Your goal.
Exactly reproduce each line of the listing that follows.

Record set.
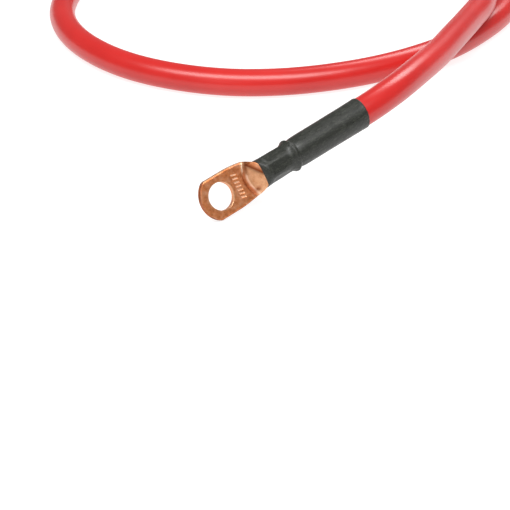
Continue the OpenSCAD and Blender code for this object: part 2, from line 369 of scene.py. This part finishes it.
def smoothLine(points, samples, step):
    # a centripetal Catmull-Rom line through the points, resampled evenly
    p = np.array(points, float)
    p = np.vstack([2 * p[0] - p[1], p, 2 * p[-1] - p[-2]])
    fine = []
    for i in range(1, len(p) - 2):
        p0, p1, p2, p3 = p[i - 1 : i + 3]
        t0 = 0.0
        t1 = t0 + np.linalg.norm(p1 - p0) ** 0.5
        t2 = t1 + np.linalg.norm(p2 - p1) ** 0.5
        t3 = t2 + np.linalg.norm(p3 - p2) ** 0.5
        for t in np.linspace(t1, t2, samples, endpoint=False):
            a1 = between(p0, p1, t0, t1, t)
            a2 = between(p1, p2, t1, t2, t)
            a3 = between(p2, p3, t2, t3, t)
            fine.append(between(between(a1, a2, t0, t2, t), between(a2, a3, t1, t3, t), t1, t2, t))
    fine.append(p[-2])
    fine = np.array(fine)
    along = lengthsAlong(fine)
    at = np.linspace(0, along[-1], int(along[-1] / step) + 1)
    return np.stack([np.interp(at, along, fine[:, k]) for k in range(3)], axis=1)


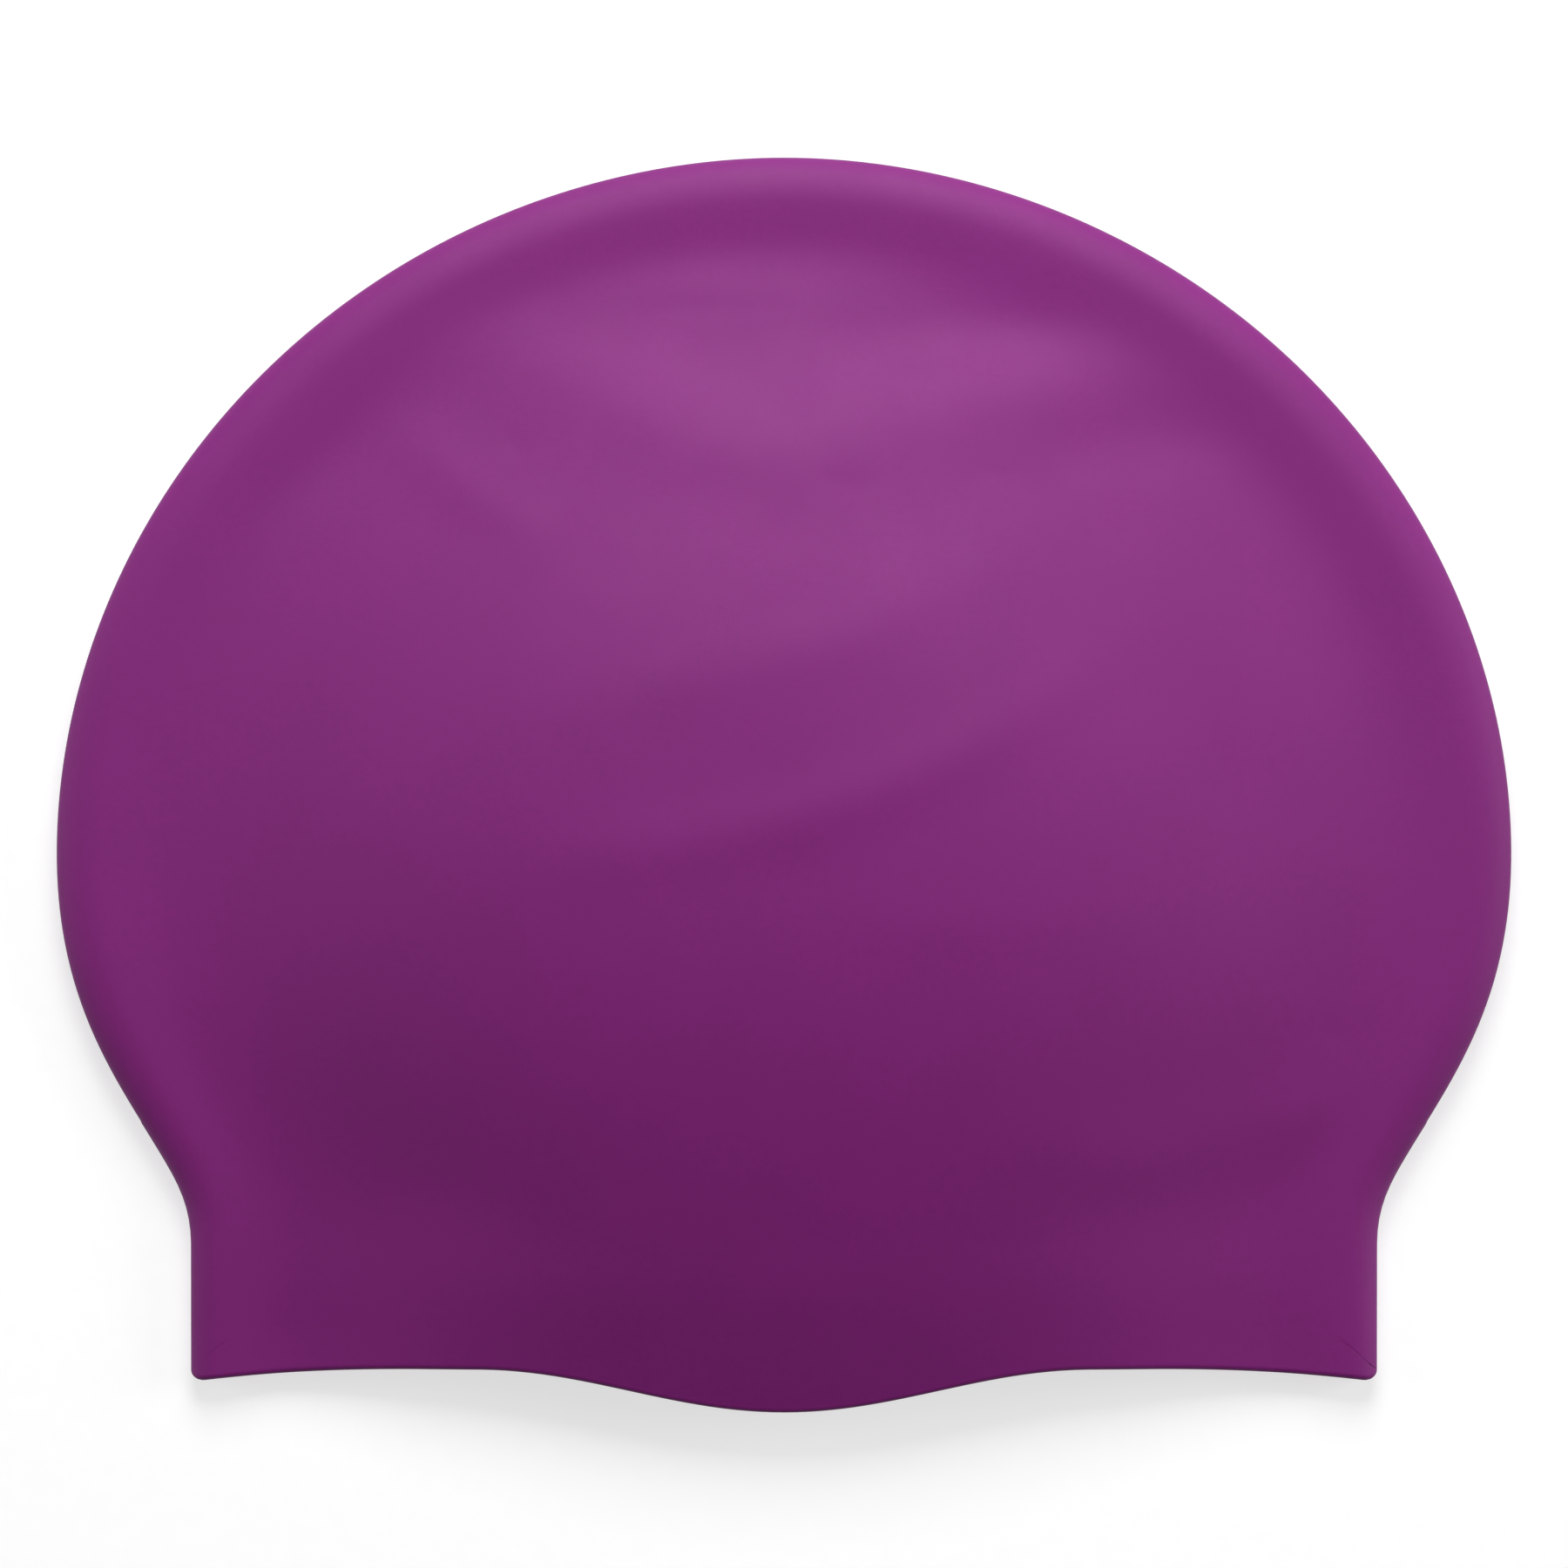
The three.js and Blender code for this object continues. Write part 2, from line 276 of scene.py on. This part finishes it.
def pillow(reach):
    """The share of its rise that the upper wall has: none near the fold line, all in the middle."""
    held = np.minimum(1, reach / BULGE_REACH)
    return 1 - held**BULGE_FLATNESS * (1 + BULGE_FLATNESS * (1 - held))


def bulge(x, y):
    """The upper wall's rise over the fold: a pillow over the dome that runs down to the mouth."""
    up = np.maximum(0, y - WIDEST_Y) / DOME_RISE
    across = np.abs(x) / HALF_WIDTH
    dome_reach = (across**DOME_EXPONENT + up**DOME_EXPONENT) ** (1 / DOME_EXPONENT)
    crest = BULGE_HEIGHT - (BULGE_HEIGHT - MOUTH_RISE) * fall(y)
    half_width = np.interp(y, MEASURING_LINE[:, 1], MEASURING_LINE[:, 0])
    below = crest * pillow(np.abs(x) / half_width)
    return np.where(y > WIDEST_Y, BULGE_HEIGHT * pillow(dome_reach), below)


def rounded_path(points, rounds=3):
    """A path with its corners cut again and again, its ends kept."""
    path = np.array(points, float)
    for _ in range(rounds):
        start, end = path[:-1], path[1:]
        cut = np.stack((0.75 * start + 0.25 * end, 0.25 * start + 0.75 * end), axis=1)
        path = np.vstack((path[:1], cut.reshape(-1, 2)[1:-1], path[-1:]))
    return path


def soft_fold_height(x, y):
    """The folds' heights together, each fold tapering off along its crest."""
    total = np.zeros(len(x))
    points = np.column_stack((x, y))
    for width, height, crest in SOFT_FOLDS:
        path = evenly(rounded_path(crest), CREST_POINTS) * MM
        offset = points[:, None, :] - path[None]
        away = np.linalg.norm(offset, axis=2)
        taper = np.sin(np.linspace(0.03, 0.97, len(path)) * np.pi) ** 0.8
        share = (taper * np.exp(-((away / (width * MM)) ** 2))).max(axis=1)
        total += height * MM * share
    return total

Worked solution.
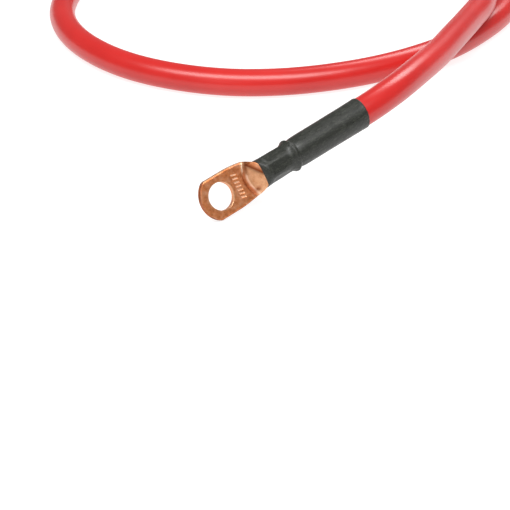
Continue the OpenSCAD and Blender code for this object: part 2, from line 369 of scene.py. This part finishes it.
def smoothLine(points, samples, step):
    # a centripetal Catmull-Rom line through the points, resampled evenly
    p = np.array(points, float)
    p = np.vstack([2 * p[0] - p[1], p, 2 * p[-1] - p[-2]])
    fine = []
    for i in range(1, len(p) - 2):
        p0, p1, p2, p3 = p[i - 1 : i + 3]
        t0 = 0.0
        t1 = t0 + np.linalg.norm(p1 - p0) ** 0.5
        t2 = t1 + np.linalg.norm(p2 - p1) ** 0.5
        t3 = t2 + np.linalg.norm(p3 - p2) ** 0.5
        for t in np.linspace(t1, t2, samples, endpoint=False):
            a1 = between(p0, p1, t0, t1, t)
            a2 = between(p1, p2, t1, t2, t)
            a3 = between(p2, p3, t2, t3, t)
            fine.append(between(between(a1, a2, t0, t2, t), between(a2, a3, t1, t3, t), t1, t2, t))
    fine.append(p[-2])
    fine = np.array(fine)
    along = lengthsAlong(fine)
    at = np.linspace(0, along[-1], int(along[-1] / step) + 1)
    return np.stack([np.interp(at, along, fine[:, k]) for k in range(3)], axis=1)


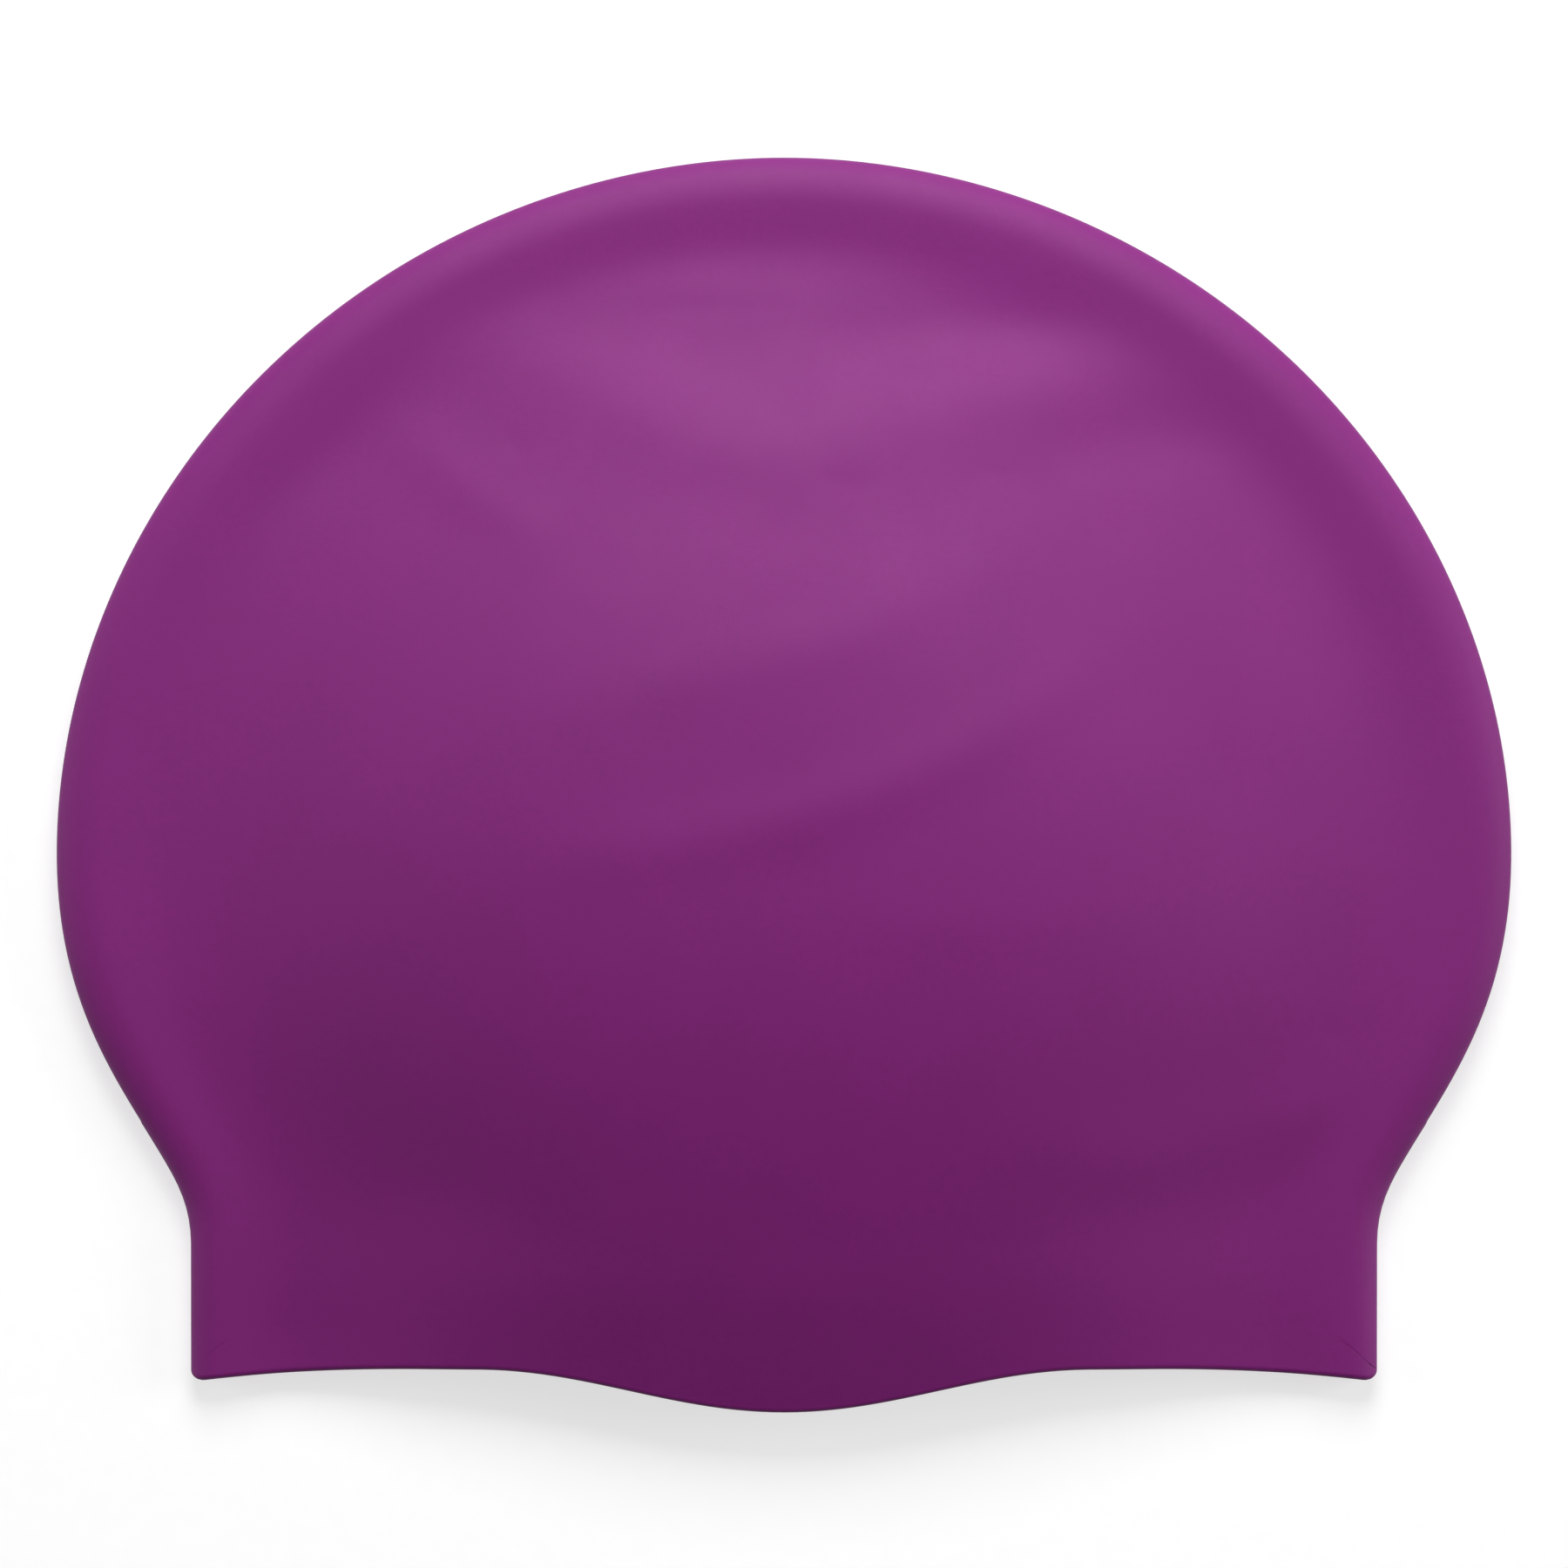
The three.js and Blender code for this object continues. Write part 2, from line 276 of scene.py on. This part finishes it.
def pillow(reach):
    """The share of its rise that the upper wall has: none near the fold line, all in the middle."""
    held = np.minimum(1, reach / BULGE_REACH)
    return 1 - held**BULGE_FLATNESS * (1 + BULGE_FLATNESS * (1 - held))


def bulge(x, y):
    """The upper wall's rise over the fold: a pillow over the dome that runs down to the mouth."""
    up = np.maximum(0, y - WIDEST_Y) / DOME_RISE
    across = np.abs(x) / HALF_WIDTH
    dome_reach = (across**DOME_EXPONENT + up**DOME_EXPONENT) ** (1 / DOME_EXPONENT)
    crest = BULGE_HEIGHT - (BULGE_HEIGHT - MOUTH_RISE) * fall(y)
    half_width = np.interp(y, MEASURING_LINE[:, 1], MEASURING_LINE[:, 0])
    below = crest * pillow(np.abs(x) / half_width)
    return np.where(y > WIDEST_Y, BULGE_HEIGHT * pillow(dome_reach), below)


def rounded_path(points, rounds=3):
    """A path with its corners cut again and again, its ends kept."""
    path = np.array(points, float)
    for _ in range(rounds):
        start, end = path[:-1], path[1:]
        cut = np.stack((0.75 * start + 0.25 * end, 0.25 * start + 0.75 * end), axis=1)
        path = np.vstack((path[:1], cut.reshape(-1, 2)[1:-1], path[-1:]))
    return path


def soft_fold_height(x, y):
    """The folds' heights together, each fold tapering off along its crest."""
    total = np.zeros(len(x))
    points = np.column_stack((x, y))
    for width, height, crest in SOFT_FOLDS:
        path = evenly(rounded_path(crest), CREST_POINTS) * MM
        offset = points[:, None, :] - path[None]
        away = np.linalg.norm(offset, axis=2)
        taper = np.sin(np.linspace(0.03, 0.97, len(path)) * np.pi) ** 0.8
        share = (taper * np.exp(-((away / (width * MM)) ** 2))).max(axis=1)
        total += height * MM * share
    return total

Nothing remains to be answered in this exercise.